You DO printout, desk-check, and hand-execute your changes
before you run it, right? (and where is your flowchart?)


>But there is a lot of regression stuff in the
>
> src/input/Makefile.pamphlet
>
>that is trying to run every time I do a build ...

Actually, that's only the input to the regression mechanism
which is yet to be recovered.

> For me, mean-time-to-repair is VERY HIGH. 

sigh. we differ on this. but then i wrote it so ....

[.....snip....]

>For the most part the "advanced" features of gmake are
>quite trivial to learn - no more difficult than programming
>in lisp. And if by learning one or two things it is possible
>to reduce 3000 lines of makefile stanzas to just three lines
>that it seems to me that the gain is enormous. Yes it takes
>be a little longer to understand exactly what those 3 lines
>are doing, but when I do it is equivalent to having read
>and understood 3000 lines of other approach.

Clearly this is a question of taste. It appears that you view
'make' as a programming language and I view 'make' as a list
of commands. I fear the "slippery slope" of using gmake features.

It's been my experience that any project that starts down that
path eventually heads toward ever-more-clever makefiles. Witness
the patch that we do to GCL. Neither you nor I know what the
sed script does that mangles lists of filenames. Programmers
simply cannot resist features.

Makefiles that use "advanced features" (like if blocks, gcl -MM,
includes, sed-built file lists, dynamic stanza loading, etc) quickly
change 'make' into yet-another-programming-language.

I can read (and program) complex makefiles. I just don't want to write
a program in a language consisting mostly of line-noise. The
rule-based programming feature of make (a DEPENDS-ON b) is useful for
minimizing work redone but the rest of the features are truly bad
language design. This might as well be APL code.
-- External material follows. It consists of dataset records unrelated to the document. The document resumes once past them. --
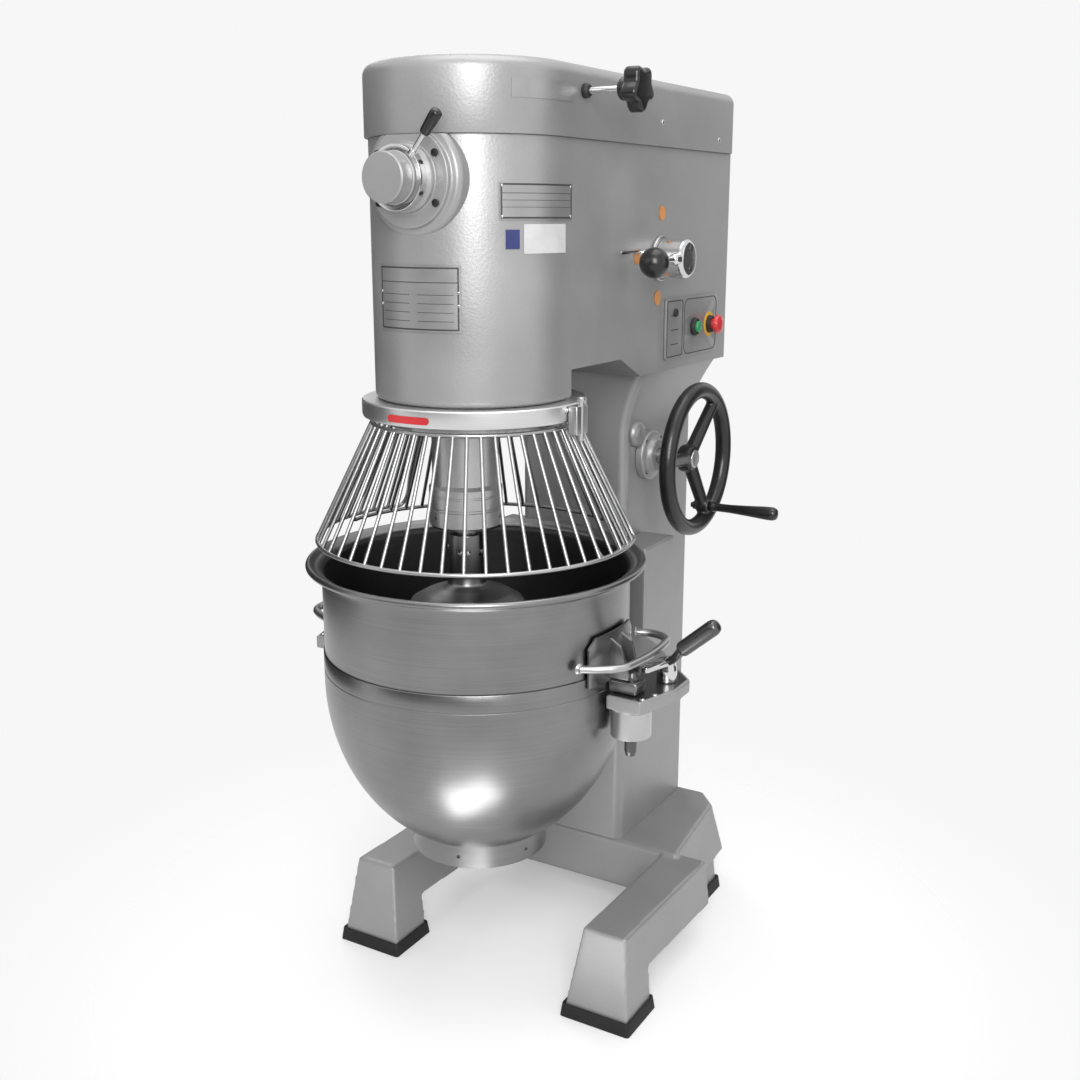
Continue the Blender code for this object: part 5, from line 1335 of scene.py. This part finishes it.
def backdrop_rays(tree):
    """1 for rays that see the background itself, and 0 for the light that it gives."""
    path = tree.nodes.new("ShaderNodeLightPath")
    total = path.outputs["Is Camera Ray"]
    for name in ("Is Glossy Ray", "Is Transmission Ray"):
        pick = tree.nodes.new("ShaderNodeMath")
        pick.operation = 'MAXIMUM'
        tree.links.new(total, pick.inputs[0])
        tree.links.new(path.outputs[name], pick.inputs[1])
        total = pick.outputs[0]
    return total


def world():
    """A pale room: one even tone for the camera and reflections, another for its light."""
    room = bpy.data.worlds.new("studio")
    bpy.context.scene.world = room
    room.use_nodes = True
    tree = room.node_tree
    tree.nodes.clear()
    seen = tree.nodes.new("ShaderNodeBackground")
    light = tree.nodes.new("ShaderNodeBackground")
    seen.inputs["Color"].default_value = (BACKGROUND, BACKGROUND, BACKGROUND, 1.0)
    light.inputs["Color"].default_value = (1.0, 1.0, 1.0, 1.0)
    light.inputs["Strength"].default_value = ROOM_LIGHT
    mix = tree.nodes.new("ShaderNodeMixShader")
    tree.links.new(backdrop_rays(tree), mix.inputs["Fac"])
    tree.links.new(light.outputs[0], mix.inputs[1])
    tree.links.new(seen.outputs[0], mix.inputs[2])
    out = tree.nodes.new("ShaderNodeOutputWorld")
    tree.links.new(mix.outputs[0], out.inputs["Surface"])


def studio_floor():
    """A pale floor that fades into the background further off."""
    mesh = bmesh.new()
    bmesh.ops.create_circle(mesh, cap_ends=True, segments=96, radius=9.0)
    bmesh.ops.translate(mesh, verts=mesh.verts, vec=(0, 0, -0.0008))
    data = mesh_data("studio_floor", mesh)
    finish = Finish("studio_floor")
    sweep = finish.grain(0.8, 2.0)
    seen = finish.add("ShaderNodeLightPath", {}, {}, "Is Camera Ray")
    finish.surface(base_color=finish.between(sweep, grey(0.84), grey(0.86)), roughness=0.9,
                   emission_color=seen * FLOOR_GLOW, emission_strength=1.0)
    distance = finish.add("ShaderNodeVectorMath", {"operation": 'LENGTH'}, {0: finish.place}, "Value")
    fade = finish.add("ShaderNodeMapRange", {"interpolation_type": 'SMOOTHSTEP'},
                      {"Value": distance, "From Min": 0.15, "From Max": 1.2})
    clear = finish.add("ShaderNodeBsdfTransparent", {}, {})
    mix = finish.add("ShaderNodeMixShader", {}, {"Fac": fade, 1: Value(finish, finish.shader.outputs[0]),
                                                 2: clear})
    finish.feed(finish.tree.nodes["Material Output"].inputs["Surface"], mix)
    data.materials.append(finish.material)
    linked("studio_floor", data)


def softbox(name, place, aim, size, power):
    """A rectangular lamp that the camera doesn't see."""
    lamp = bpy.data.lights.new(name, 'AREA')
    lamp.shape = 'RECTANGLE'
    lamp.size, lamp.size_y = size
    lamp.energy = power
    obj = linked(name, lamp)
    obj.location = place
    obj.rotation_euler = (Vector(aim) - Vector(place)).to_track_quat('-Z', 'Y').to_euler()
    obj.visible_camera = False


def dark_card(name, level, start, end, low, high):
    """A dark upright screen beside the set that only reflections see."""
    mesh = bmesh.new()
    corners = ((*start, low), (*end, low), (*end, high), (*start, high))
    mesh.faces.new([mesh.verts.new(corner) for corner in corners])
    data = mesh_data(name, mesh)
    data.materials.append(moulded(name, grey(level), 0.9))
    card = linked(name, data)
    card.visible_camera = card.visible_diffuse = card.visible_shadow = False


def studio():
    """Room, floor, lamps and the dark cards that give metal its contrast."""
    world()
    studio_floor()
    softbox("key", (1.75, -2.8, 2.3), (0, 0, 1.0), (1.3, 1.9), power=78)
    softbox("side", (3.0, 0.8, 2.0), (0, 0, 0.9), (1.2, 2.0), power=4)
    softbox("fill", (-2.8, 2.4, 2.4), (0, 0, 0.9), (1.4, 2.0), power=26)
    softbox("top", (0.2, 0.0, 4.0), (0, 0, 0.8), (2.6, 2.6), power=44)
    softbox("low_reflector", (0.20, -0.58, 0.03), (0.20, -0.58, 1.00), (0.34, 0.22), power=1.2)
    dark_card("left_card", 0.05, (-2.2, -1.7), (-2.2, 1.9), 0.0, 2.6)
    dark_card("rear_left_card", 0.05, (-2.2, 1.9), (-0.3, 3.0), 0.0, 2.6)
    dark_card("rear_right_card", 0.08, (1.2, 3.2), (3.4, 1.2), 0.0, 2.6)
    dark_card("front_card", 0.10, (-2.6, -3.6), (3.8, -4.2), 0.25, 1.9)
    view = bpy.context.scene.view_settings
    view.view_transform = 'Standard'


# --- build -----------------------------------------------------------------------------------
camera()
base()
pads()
column()
head()
cover()
rear_cover()
collar()
guard()
plates()
hub()
hub_clutch()
control_panel()
buttons()
selector()
speed_knob()
planetary()
whisk()
bowl()
for side_name in HANDS:
    ear(side_name)
    bowl_handle(side_name)
    clamp(side_name)
yoke()
handwheel()
wheel_mount()
inner_works()
studio()
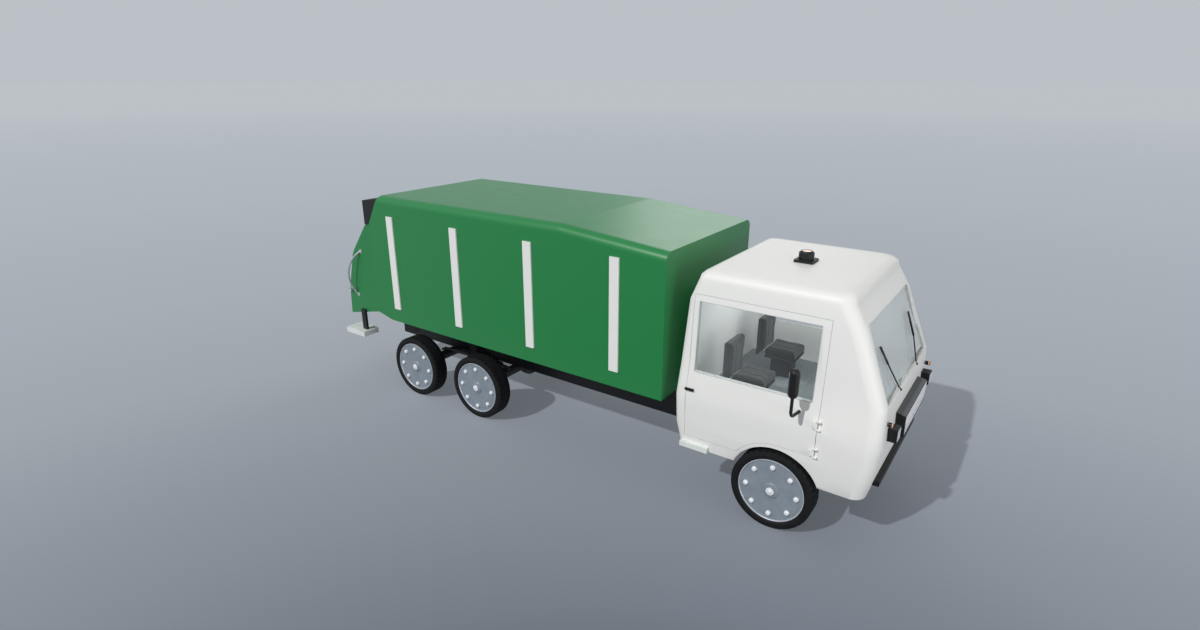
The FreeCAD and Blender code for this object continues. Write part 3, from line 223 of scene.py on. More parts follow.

I find these examples (taken from real makefiles at random) hard to read:

=======================================================================
OOBJS:=$(shell j=$$(ar t $(ODIR)/gcllib.a) ; for i in $$(ls -1 $(ODIR)/*.o) ; 
do if ! echo $$j |grep $$(basename $$i) >/dev/null 2>&1 ; then echo $$i ; fi ; 
done)

=======================================================================
ifneq ($(NIFLAGS),)
new_init.o: new_init.c $(DECL)
        $(CC) -c $(NIFLAGS) $(DEFS) $< -o $@
endif


=======================================================================
        cd $(@D) && rm -f *.o rt/*.o && echo '(load "gclload.lsp")' | ../$< 
>$(@F) 2>&1 & j=$$! ; \

=======================================================================
        GCLDIR=`echo $(GCLDIR) | sed -e 'sX^/cygdrive/\([a-z]\)X\1!Xg' -e 
'sX^//\([a-z]\)X\1!Xg'` ; \

=======================================================================
        $(CC) -DNO_DEFUN $(CFLAGS) $(DEFS) -E $*.c | sed -e 's:\"[ ]*):\"):g' | 
./grab_defs > $*.ini
        nm $< | awk '/ U / {a=$$2;if (k) sub("^_","",a);\
                            b=a;gsub("_","",b);\
                            if (match(j,b)) printf("MY_PLT(%s)\n",a)}' \
                        j="$$(awk '/main/ {i=1;next} {if (!i) next} \
                                /^ *[a-zA-Z_]*\(/ {sub("\\(.*$$","",$$1);print 
$$1}' plttest.c)" \
                        k=$(LEADING_UNDERSCORE) |\
                        sort | \
                        awk '{A[++k]=$$0} END {for (i=1;i<=k;i++) \
                                printf("%s%s\n",A[i],i==k ? "" : ",");}' >$@

=======================================================================

Makefiles, for me, are just a record of the correct sequence of
lists of commands needed to build a system. Isn't this simple?

I agree that implicit stanzas shorten the makefiles and would reduce
the clutter and size of the makefile. Provided the implicit stanza
was generic enough to work in both make and gmake it might be ok.
They "break" two design points: stanza-per-file and unique echo numbering.
However, I'm more willing now to reconsider implicit stanzas if only
to concede to a meet-in-the-middle compromise.